Speaking of emotion, the smooth jazz in this cafe is sending me into fits of violence, so I'll have to take my leave soon. But before I hang up, a scrap from my notebook:

Dancing

Last night, leaning in the threshold of the door at the Spotted Cat, I watch two couples dancing. Let me first say that under normal circumstances, I abhor people who stand in thresholds. Catlike in their nonchalance for others, their indecisiveness, their refusal to make a decision (in, or out?) making it impossible for the rest of us to simply pass through. But in New Orleans, it's a thing. If you're the first to hold up a door frame, taking in the auditory pleasure of a gypsy jazz band in non-committal appreciation, soon a gathering will follow you, and suddenly, it's a party. On a good night, dancing might flow onto the sidewalks, maybe even the streets.

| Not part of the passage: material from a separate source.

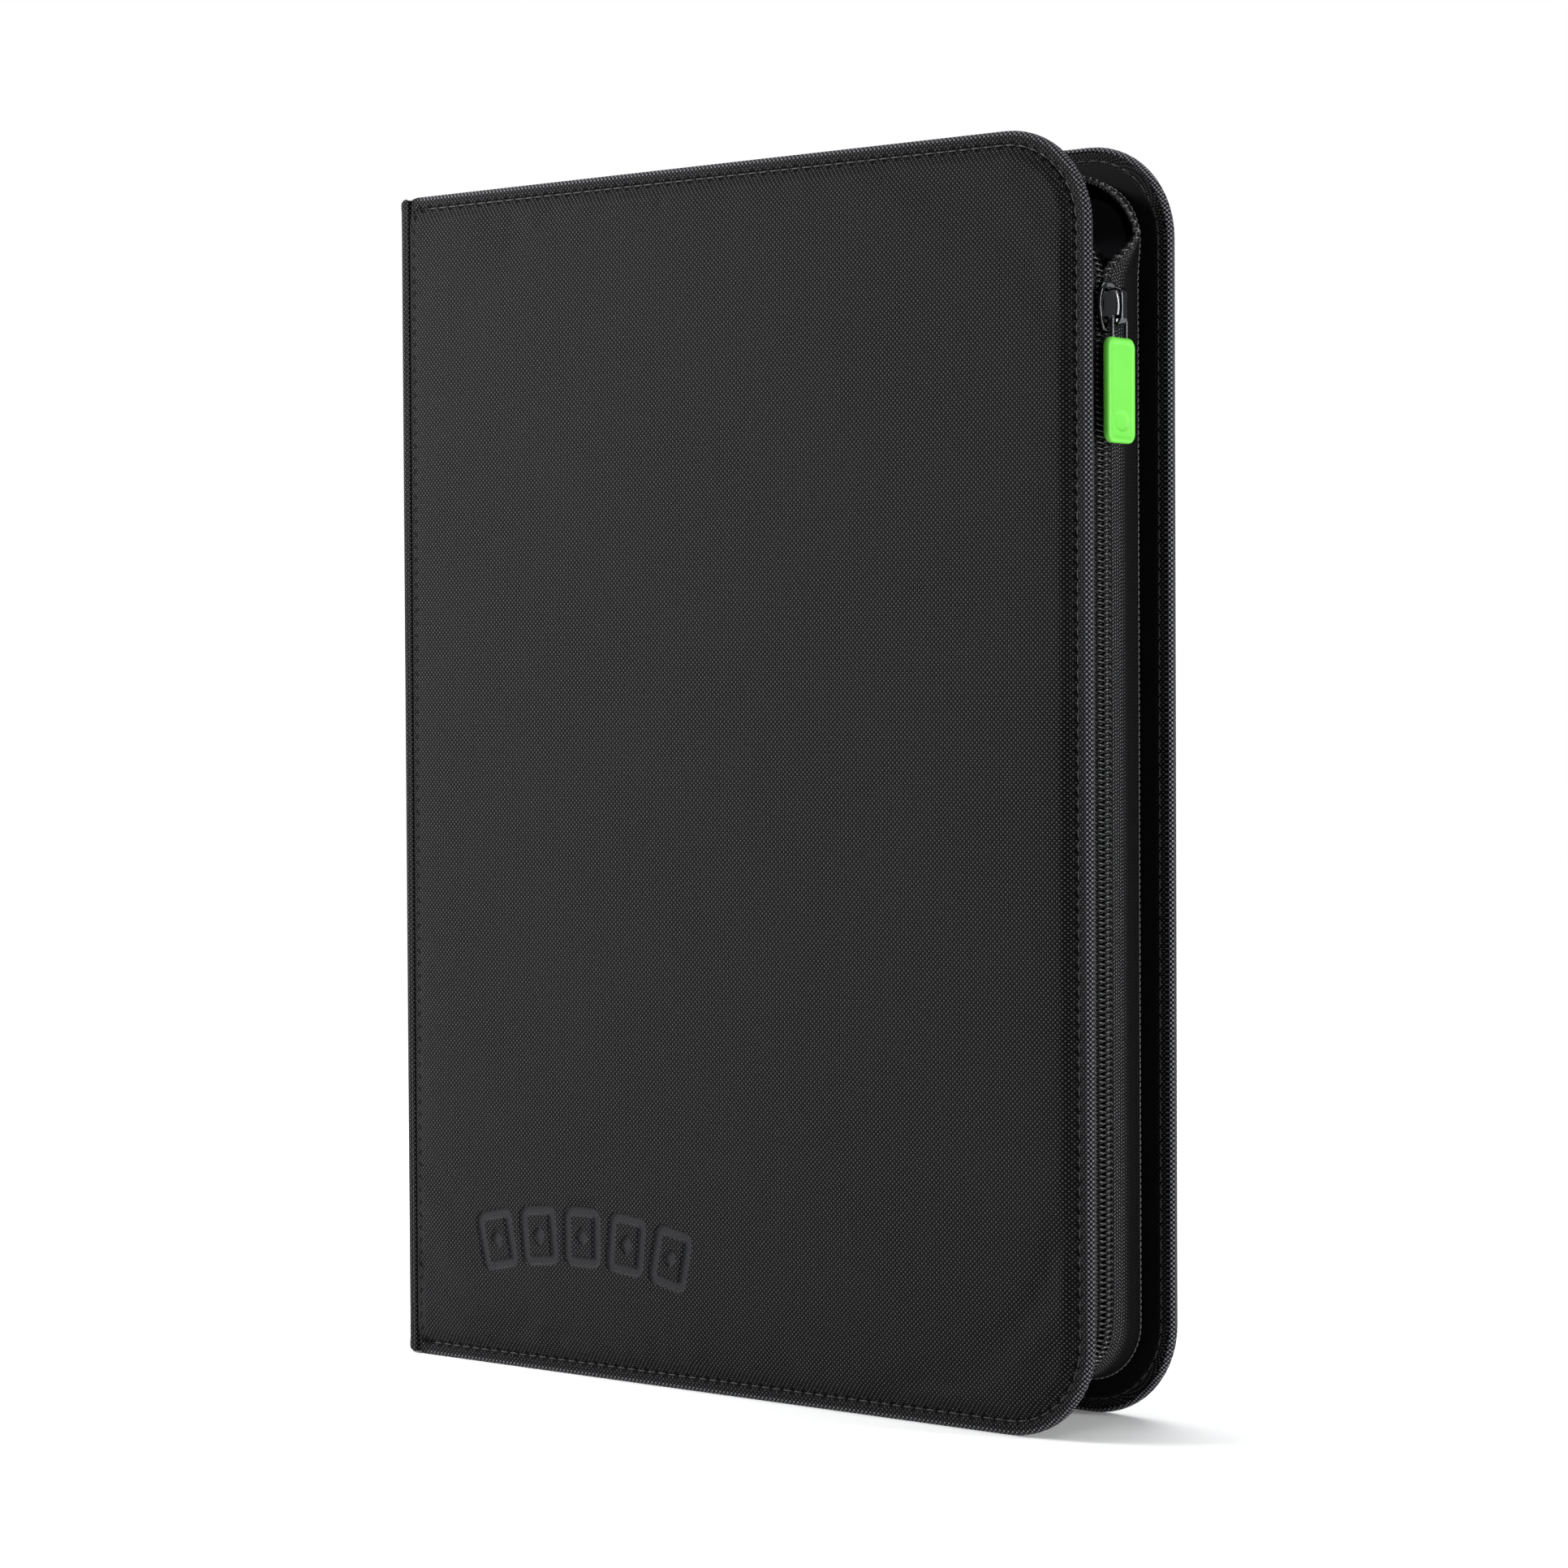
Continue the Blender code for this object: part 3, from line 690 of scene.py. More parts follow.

From my vantage point in the doorframe, the window got disjointed into a double-sided frame, like a dissected television screen. On the left side, a shiny happy couple, maybe lovers, maybe not, but dancing beautifully, skillfully, like jewelry box ballerinas. In their early thirties, in the prime of their adulthoods, virile, straightbacked, pink-cheeked, coiffed and in sync.

On the right danced a silver-haired couple. Lovers surely, married probably, they danced more expertly than the first couple, but perhaps not as perfectly. The wife, clearly tipsy, held her balance precariously and yet, even with her unsteady gait, was elegant in her floral dress, her heels, her chignon held back with a silk flower. Her partner leaned his face into her silver hair every chance he got. They smiled in the contented way of Cheshire cats, their eyes closed as they shuffled.

Meanwhile, on the left side of the window, the young couple danced their way to the right.